Section 3.02 No Control by Issuer or Third Parties Concerning Accounts. The Securities Intermediary shall not comply with any instructions of the Issuer or the Servicer (except to the extent permitted under Section*** 3.01(b)*) concerning the Accounts (including any order that is originated by the Issuer or the Servicer and that would require the Securities Intermediary to make a free delivery of Accounts to the Issuer, the Servicer or any other person). Additionally, the Securities Intermediary shall not agree with any third party (other than the Secured Party) that the Securities Intermediary will comply with orders originated by such third party concerning the Accounts.
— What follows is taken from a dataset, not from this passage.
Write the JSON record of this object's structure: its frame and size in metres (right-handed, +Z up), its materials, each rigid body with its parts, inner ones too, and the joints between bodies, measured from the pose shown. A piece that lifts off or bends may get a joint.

Section 3.03 Perfection of Security Interests in Accounts. It is intended that the first priority security interest of the Secured Party in the Accounts be perfected by control of the Accounts under Sections 8-106(d)(2), 9-106(a) and 9-314(a) of the UCC. In addition, it is intended for purposes of Articles 8 and 9 of the UCC that (i) the Secured Party be deemed to be the related “entitlement holder”, (ii) the Securities Intermediary be deemed to be the related “securities intermediary”, (iii) all such property held by the Securities Intermediary in the Accounts and all rights of the Issuer against the Securities Intermediary arising out of such property, including any free credit balances, be deemed to be “financial assets”, and (iv) the Secured Party be deemed to have “control” of such Accounts under Section 8-106(d)(2) of the UCC with respect to the first priority security interest therein granted to the Secured Party pursuant to the Indenture. The parties agree that each Account is (x) a securities account with respect to all financial assets credited thereto, as to which the Securities Intermediary acts as securities intermediary, and (y) a deposit account with respect to all cash held therein, as to which the Securities Intermediary acts as depository bank. With respect to any proceeds of the Account Property that constitute a “deposit account” as defined under Article 9 of the UCC maintained with the Securities Intermediary, as depository bank (each, a “Deposit Account”), the parties agree that (i) such Deposit Account is maintained in the name of the Issuer, (ii) the Securities Intermediary is a depository bank, (iii) the Issuer is the customer of the Securities Intermediary with respect to such Deposit Account, and (iv) the Securities Intermediary will comply with instructions originated by the Secured Party directing disposition of funds in such Deposit Accounts without further consent of the Issuer or any other party.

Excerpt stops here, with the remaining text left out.